= Radio fingerprinting =

Radio fingerprinting is a process that identifies a cellular phone or any other radio transmitter by the fingerprint that characterizes its signal transmission and is hard to imitate. An electronic fingerprint makes it possible to identify a wireless device by its radio transmission characteristics. Radio fingerprinting is commonly used by cellular operators to prevent cloning of cell phones — a cloned device will have the same numeric equipment identity but a different radio fingerprint.
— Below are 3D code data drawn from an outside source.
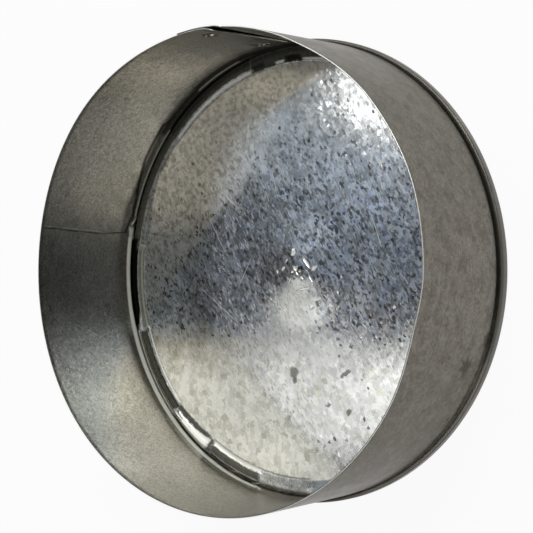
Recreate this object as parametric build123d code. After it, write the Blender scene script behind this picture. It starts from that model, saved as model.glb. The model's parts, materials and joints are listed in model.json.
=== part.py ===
from build123d import *
import os
from math import cos, degrees, hypot, radians, sin

# Duct end cap: a rolled sheet collar that slips over the end of a round duct, closed by a pressed
# round plate that is locked to the collar with a double seam. The collar's axis is +Z, its mouth is
# at the top and the seam's flat underside rests on Z = 0. All lengths are in millimetres.

# Sheet and duct
sheet = 0.7
layer_gap = 0.05
duct_radius = 127.0
slip_clearance = 0.3
overall_height = 82.5

# Double seam: five layers of sheet, plate and collar by turns
seam_height = 5.4
seam_corner = 0.9
fold_slack = 0.03
sharpest_bend = 0.6

# Pressure ridge: the roller leaves it in the collar's wall above the seam, standing inwards
ridge_depth = 0.9
ridge_bottom = 3.7
ridge_length = 4.8
ridge_bend = 1.8
ridge_margin = 1.6

# End plate: a shallow dish inside a raised bead, with the mark of the centre punch
plate_recess = 1.9
bead_width = 8.4
bead_crest_inset = 2.0
bead_rise = 1.5
shoulder_drop = 0.7
bead_bend = 1.6
shoulder_bend = 0.7
dish_depth = 1.0
punch_radius = 3.0
punch_floor = 0.8
punch_depth = 0.4
punch_bend = 1.2

# Lap of the collar's two ends, near +Y
lap_start = 89.0
lap_width = 25.0
joggle_width = 6.0
lap_foot = 1.2

# Round clinches through the lap: distance from the inner end's cut edge, and depths below the mouth
clinch_inset = 14.4
clinch_depths = [15.5, 62.0]
clinch_punch_radius = 2.5
clinch_punch_depth = 1.0
clinch_button_radius = 3.3
clinch_button_height = 0.9
clinch_edge = 0.5

# Radii worked out from the sizes above
bore_radius = duct_radius + slip_clearance
wall_radius = bore_radius + sheet
wall_middle = bore_radius + sheet / 2
layer_pitch = sheet + layer_gap
chuck_middle = wall_middle - layer_pitch
cover_hook_middle = wall_middle + layer_pitch
body_hook_middle = wall_middle + 2 * layer_pitch
seam_middle = wall_middle + 3 * layer_pitch
fold_radius = layer_pitch - fold_slack

# Heights worked out from the sizes above
seam_floor = sheet / 2
seam_roof = seam_height - sheet / 2
body_fold_floor = seam_floor + layer_pitch
body_hook_top = seam_roof - fold_radius - layer_gap
cover_hook_end = body_fold_floor + fold_radius + layer_gap
ridge_top = ridge_bottom + ridge_length
ring_top = ridge_top + ridge_margin
lap_bottom = ring_top - lap_foot
plate_edge_middle = plate_recess + sheet / 2
plate_centre_middle = plate_edge_middle - dish_depth


def side_of_sheet(path, bends, shift):
    """Corners and bend radii of the line that lies shift to the left of a sheet's middle line.
    The inner side of a bend tighter than sharpest_bend is pressed to a plain corner."""
    headings = []
    for start, end in zip(path, path[1:]):
        run = hypot(end[0] - start[0], end[1] - start[1])
        headings.append(((end[0] - start[0]) / run, (end[1] - start[1]) / run))
    first, last = headings[0], headings[-1]
    corners = [(path[0][0] - first[1] * shift, path[0][1] + first[0] * shift)]
    radii = []
    for point, before, after, bend in zip(path[1:-1], headings, headings[1:], bends):
        along = before[0] * after[0] + before[1] * after[1]
        turn = before[0] * after[1] - before[1] * after[0]
        reach = shift / (1 + along)
        corners.append(
            (point[0] - (before[1] + after[1]) * reach, point[1] + (before[0] + after[0]) * reach)
        )
        side_bend = bend - shift if turn > 0 else bend + shift
        radii.append(side_bend if side_bend > sharpest_bend else 0)
    corners.append((path[-1][0] - last[1] * shift, path[-1][1] + last[0] * shift))
    return corners, radii


def turned_sheet(path, bends):
    """Solid of revolution of a sheet, given its middle line as (radius, height) and its bends."""
    left_corners, left_radii = side_of_sheet(path, bends, sheet / 2)
    right_corners, right_radii = side_of_sheet(path, bends, -sheet / 2)
    with BuildPart() as turned:
        with BuildSketch(Plane.XZ):
            with BuildLine():
                left = FilletPolyline(*left_corners, radius=left_radii)
                right = FilletPolyline(*right_corners, radius=right_radii)
                Line(left @ 0, right @ 0)
                Line(left @ 1, right @ 1)
            make_face()
        revolve(axis=Axis.Z)
    return turned.part


def on_circle(radius, angle):
    """Point of the plan at a radius and an angle in degrees from +X."""
    return (radius * cos(radians(angle)), radius * sin(radians(angle)))


def band(inner, outer, start, sweep, height):
    """Plan of a curved strip between two radii, extruded by height."""
    with BuildPart() as strip:
        with BuildSketch():
            with BuildLine():
                inside = CenterArc((0, 0), inner, start, sweep)
                outside = CenterArc((0, 0), outer, start, sweep)
                Line(inside @ 0, outside @ 0)
                Line(inside @ 1, outside @ 1)
            make_face()
        extrude(amount=height)
    return strip.part


def joggle(start, sweep, height):
    """Short ramp that takes the collar's wall outwards by one sheet, over the end that lies inside."""
    middle = start + sweep / 2
    end = start + sweep
    half = sheet / 2
    with BuildPart() as ramp:
        with BuildSketch():
            with BuildLine():
                inside = ThreePointArc(
                    on_circle(bore_radius, start),
                    on_circle(bore_radius + half, middle),
                    on_circle(wall_radius, end),
                )
                outside = ThreePointArc(
                    on_circle(wall_radius, start),
                    on_circle(wall_radius + half, middle),
                    on_circle(wall_radius + sheet, end),
                )
                Line(inside @ 0, outside @ 0)
                Line(inside @ 1, outside @ 1)
            make_face()
        extrude(amount=height)
    return ramp.part


def clinch_plane(angle, height):
    """Plane on the inner face of the wall, facing outwards, at a clinch."""
    x, y = on_circle(bore_radius, angle)
    return Plane(origin=(x, y, height), z_dir=(cos(radians(angle)), sin(radians(angle)), 0))


def clinch_button(plane):
    """Round button that the clinch raises on the outside, from within the sheets outwards."""
    root = sheet
    length = 2 * sheet + clinch_button_height - root
    with BuildPart() as button:
        with BuildSketch(plane.offset(root)):
            Circle(clinch_button_radius)
        extrude(amount=length)
        rims = button.edges().filter_by(GeomType.CIRCLE)
        fillet(rims.sort_by(Axis(plane.origin, plane.z_dir))[-1], clinch_edge)
    return button.part


def clinch_pocket(plane):
    """Round pocket that the clinch leaves on the inside."""
    below = sheet
    with BuildPart() as pocket:
        with BuildSketch(plane.offset(-below)):
            Circle(clinch_punch_radius)
        extrude(amount=below + clinch_punch_depth)
    return pocket.part


def seam_end_of_collar():
    """Lower ring of the collar: plain wall, pressure ridge, fold and the hook inside the seam."""
    path = [
        (wall_middle, ring_top),
        (wall_middle, ridge_top),
        (wall_middle - ridge_depth, ridge_bottom + ridge_length / 2),
        (wall_middle, ridge_bottom),
        (wall_middle, body_fold_floor),
        (body_hook_middle, body_fold_floor),
        (body_hook_middle, body_hook_top),
    ]
    return turned_sheet(path, [ridge_bend, ridge_bend, ridge_bend, fold_radius, fold_radius])


def make_collar():
    """Rolled collar with its lapped ends clinched together and its lower edge hooked for the seam."""
    lap_angle = degrees(lap_width / wall_radius)
    joggle_angle = degrees(joggle_width / wall_radius)
    wall_height = overall_height - ring_top
    lap_height = overall_height - lap_bottom
    wall = band(bore_radius, wall_radius, lap_start, 360 - joggle_angle, wall_height)
    ramp = joggle(lap_start - joggle_angle, joggle_angle, lap_height)
    outer_end = band(wall_radius, wall_radius + sheet, lap_start, lap_angle, lap_height)
    collar = seam_end_of_collar() + Pos(0, 0, ring_top) * wall
    collar += Pos(0, 0, lap_bottom) * ramp
    collar += Pos(0, 0, lap_bottom) * outer_end
    clinch_angle = lap_start + degrees(clinch_inset / wall_radius)
    for depth in clinch_depths:
        plane = clinch_plane(clinch_angle, overall_height - depth)
        collar += clinch_button(plane)
        collar -= clinch_pocket(plane)
    return collar


def make_end_plate():
    """Pressed round plate: punched centre, shallow dish, raised bead, and the wall, floor and hook
    that wrap the collar's lower edge."""
    disc_edge = bore_radius - layer_gap - sheet - bead_width
    crest_radius = chuck_middle - bead_crest_inset
    crest_height = plate_edge_middle + bead_rise
    path = [
        (0, plate_centre_middle - punch_depth),
        (punch_floor, plate_centre_middle - punch_depth),
        (punch_radius, plate_centre_middle),
        (disc_edge, plate_edge_middle),
        (crest_radius, crest_height),
        (chuck_middle, crest_height - shoulder_drop),
        (chuck_middle, seam_floor),
        (seam_middle, seam_floor),
        (seam_middle, seam_roof),
        (cover_hook_middle, seam_roof),
        (cover_hook_middle, cover_hook_end),
    ]
    bends = [
        punch_bend,
        punch_bend,
        bead_bend,
        bead_bend,
        shoulder_bend,
        seam_corner,
        seam_corner,
        fold_radius,
        fold_radius,
    ]
    return turned_sheet(path, bends)


os.makedirs("parts", exist_ok=True)
export_step(make_collar(), "parts/collar.step")
export_step(make_end_plate(), "parts/end_plate.step")
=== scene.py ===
import json
from math import acos, ceil, cos, degrees, hypot, pi, radians, sin, tan

import bpy
import numpy as np
from mathutils import Matrix, Vector


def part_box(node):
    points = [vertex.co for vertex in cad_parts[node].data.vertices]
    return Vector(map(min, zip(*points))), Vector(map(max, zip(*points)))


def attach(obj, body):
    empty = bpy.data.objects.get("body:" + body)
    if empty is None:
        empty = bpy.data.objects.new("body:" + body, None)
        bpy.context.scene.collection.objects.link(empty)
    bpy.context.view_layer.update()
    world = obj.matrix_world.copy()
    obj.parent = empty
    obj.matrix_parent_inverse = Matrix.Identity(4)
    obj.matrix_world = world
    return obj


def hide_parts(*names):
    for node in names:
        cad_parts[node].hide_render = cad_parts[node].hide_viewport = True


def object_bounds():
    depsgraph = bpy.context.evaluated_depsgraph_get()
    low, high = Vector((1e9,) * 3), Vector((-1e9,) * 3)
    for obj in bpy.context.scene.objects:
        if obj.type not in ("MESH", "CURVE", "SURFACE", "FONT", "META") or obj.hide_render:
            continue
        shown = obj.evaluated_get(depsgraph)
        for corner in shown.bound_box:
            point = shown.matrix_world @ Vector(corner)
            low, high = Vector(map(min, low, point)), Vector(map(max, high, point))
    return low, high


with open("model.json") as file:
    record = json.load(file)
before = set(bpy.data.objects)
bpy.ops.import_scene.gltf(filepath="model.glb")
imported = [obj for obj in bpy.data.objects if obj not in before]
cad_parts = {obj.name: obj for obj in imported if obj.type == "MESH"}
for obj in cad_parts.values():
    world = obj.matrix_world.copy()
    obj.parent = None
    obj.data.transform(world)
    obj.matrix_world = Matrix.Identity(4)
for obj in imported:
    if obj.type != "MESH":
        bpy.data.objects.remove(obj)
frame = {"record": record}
cad_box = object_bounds()

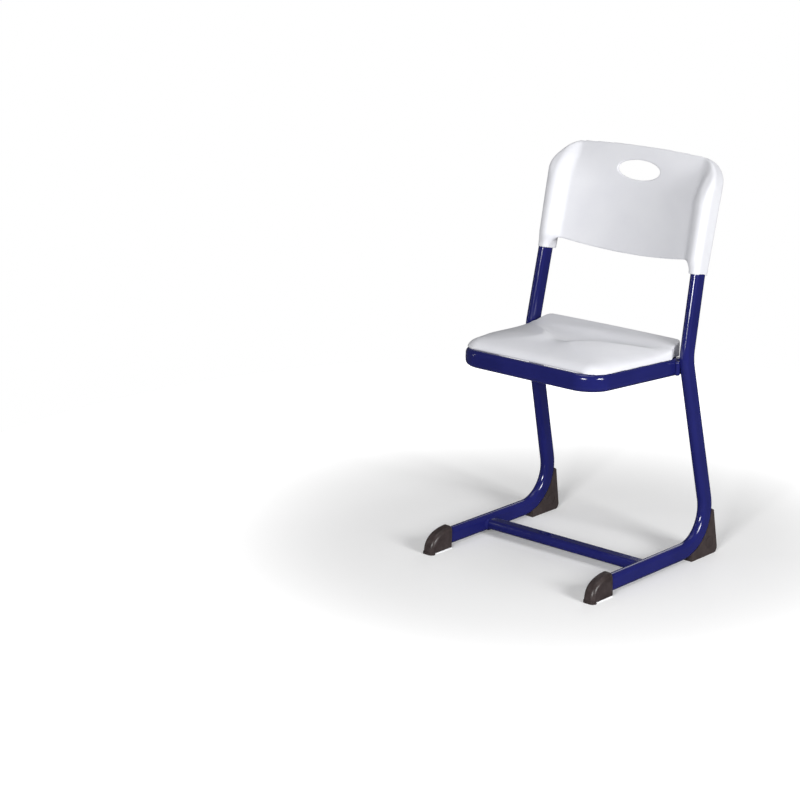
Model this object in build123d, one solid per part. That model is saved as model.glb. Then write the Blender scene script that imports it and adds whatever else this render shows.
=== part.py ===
from build123d import *
import math
import os

# Student chair: two bent flat-oval side frames joined by a U-shaped seat frame, a rear seat
# rail and a foot crossbar; moulded seat and backrest; plastic foot caps, glides and heels.
# Millimetres. +Z is up and the sitter faces -Y. Everything is first laid out from the heel
# line (y = 0 at the back of the heels) and moved at the end, so that the origin is on the
# floor under the middle of the chair.

# ---- driving dimensions -------------------------------------------------------------------
FOOT_SPACING = 400.0          # between the two side-frame centre planes, at the floor
TOE_IN = 1.5                  # degrees that each side frame leans inwards
TUBE_W = 20.0                 # flat-oval tube, across the bend
TUBE_H = 34.0                 # flat-oval tube, in the plane of the bend
TUBE_WALL = 1.5
FIT_GAP = 0.2                 # between pieces that touch
ORIGIN_Y = -201.7             # the origin, measured from the heel line

# side frame, centre line in its own plane
RUNNER_Z = 23.5               # runner centre above the floor
RUNNER_FRONT_Y = -378.0       # cut end, inside the foot cap
HEEL_CORNER_Y = -15.0         # where the runner and the leg would cross
HEEL_BEND_R = 77.0
KINK_Y = -101.2
KINK_Z = 409.3
KINK_BEND_R = 80.0
BACK_LEAN = 12.1              # degrees behind the vertical
UPRIGHT_TOP = 250.0           # cut end, measured up the upright from the kink

# seat frame
SEAT_FRONT_Y = -364.0         # outer face of the front rail
SEAT_FRONT_Z = 403.1          # tube centre at the front
SEAT_FALL = 2.67              # degrees, the seat falls towards the back
SEAT_HALF_FRONT = 168.0       # outer face of the side rails, at the front
SEAT_HALF_REAR = 178.7        # and at their rear ends
SEAT_FRAME_DEPTH = 283.0
SEAT_FRAME_CORNER_R = 46.0
REAR_RAIL_IN = 262.0          # rear seat rail, back from the front face
TAB_IN = (62.0, 216.0)        # seat tabs, back from the front face
TAB_SIZE = (26.0, 24.0, 3.0)
TAB_DROP = 12.0               # tab top below the top of the rail
TAB_SCREW_INSET = 16.0        # screw, in from the rail's inner face

# foot crossbar, lying flat
CROSSBAR_Y = -221.0
CROSSBAR_Z = 21.5

# weld beads
WELD = 3.5
SEAT_WELD_R = 5.0
SEAT_WELDS = ((179.5, -115.5), (176.5, -79.0))    # x and y of the beads beside each upright

# foot cap, glide pad and heel
CAP_W = 26.0
CAP_TOP = 47.0
CAP_REAR_Y = -346.5
CAP_TIP_Y = -406.0
CAP_EDGE_R = 9.0
CAP_LIP = 1.2                 # the rim round the nose stands out this far
PAD_T = 3.0
PAD_W = 24.0
PAD_FRONT_Y = -397.0
PAD_REAR_Y = -344.5
HEEL_W = 22.0
HEEL_REAR_Y = -3.0
HEEL_TIP = (-17.0, 89.0)      # top of the rear edge
HEEL_TIP_RISE = 4.0           # the tip slopes up to the tube by this much
HEEL_FRONT_Y = -90.0
HEEL_CORNER_R = 12.0
HEEL_WRAP = 10.5              # where the heel's sides end, outwards from the tube's centre line
RING_PLACE = (-31.0, 26.0)    # moulded ring on the heel's sides
RING_R = 12.0
PEG_R = 3.5                   # peg on the heel, in a hole in the bend

# seat shell, in the tilted plane of the rail tops: x across, v back from the front face
SEAT_EDGE_FRONT = 14.5
SEAT_EDGE_INSET = 2.0
SEAT_CORNER_R = 36.0
SEAT_REAR_HALF = 158.5
SEAT_NOTCH_V = 243.0
SEAT_T = 5.0
SEAT_RIM = 9.0
BOSS_R = 6.5

# backrest, in the plane of the uprights: x across, s up from the kink, n forward
BACK_BOTTOM_S = 161.5         # lower end of the sleeves
BACK_TOP_S = 389.0
BACK_CROWN = 10.0             # the top edge falls this much towards the sides
BACK_HALF_LOW = 197.0
BACK_HALF_TOP = 199.0
BACK_CORNER_R = 60.0
BACK_SHIFT = 6.0              # the sleeves' tops stand this far behind the uprights' line
SLEEVE_DEPTH = 41.0
SLEEVE_FRONT_R = 12.0
SLEEVE_REAR_R = 8.0
SLEEVE_INNER_LOW = 171.0
SLEEVE_INNER_TOP = 166.0
WING_R = 50.0                 # the sleeves' front edges curve back at the top
WING_S = 318.0                # from here
WING_TOP_N = -19.5            # to here
PANEL_FRONT_MID = -17.0       # n of the panel's front face at the middle
PANEL_FRONT_SIDE = 4.0        # and beside the sleeves, where it is deepest
PANEL_FLAT_S = (290.0, 370.0) # between these it flattens out
PANEL_T = 5.0
PANEL_BOTTOM_MID = 176.0
PANEL_BOTTOM_SIDE = 189.0
HANDLE_S = 340.0
HANDLE_W = 100.0
HANDLE_H = 39.0
RIVET_S = (185.0, 232.0)
RIVET_R = 2.4


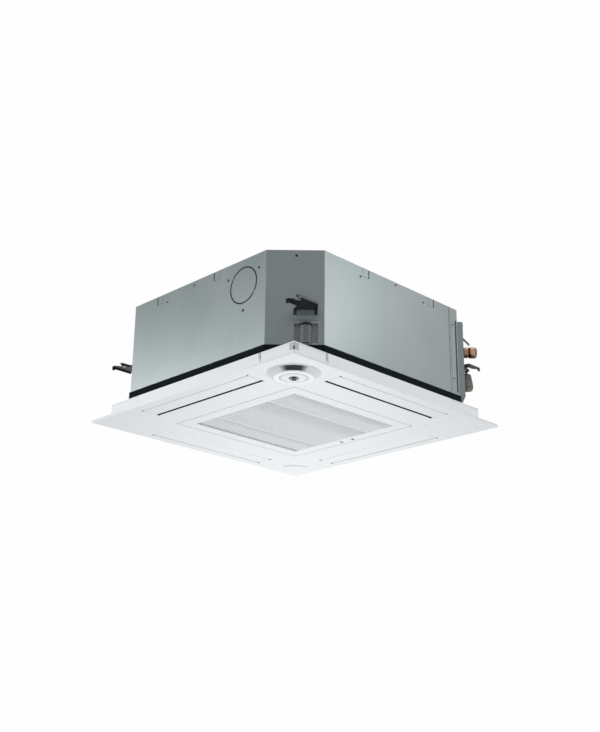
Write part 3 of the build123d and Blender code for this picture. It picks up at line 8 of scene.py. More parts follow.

Essentially, each transmitter (cell phones are just one type of radio transmitter) has a rise time signature when first keyed which is caused by the slight variations of component values during manufacture. Once the rise time signature is captured and assigned to a callsign, the use of a different transmitter using the same callsign is easily detected. Such systems are used in military signals intelligence and by radio regulatory agencies such as the U.S. Federal Communications Commission (FCC) for identifying illegal transmitters. They are also used for assessing usage for billing purposes in Subscriber Mobile Radio (SMR) systems.

This topic has garnered great attention in recent years as the radio fingerprinting technique offers a "physical layer" authentication solution, which can provide fundamentally superior performance than traditional higher-layer encryption solutions. The topic has been studied by various researchers across multiple disciplines, including Signal Processing, Antenna and Propagation and Computer Science.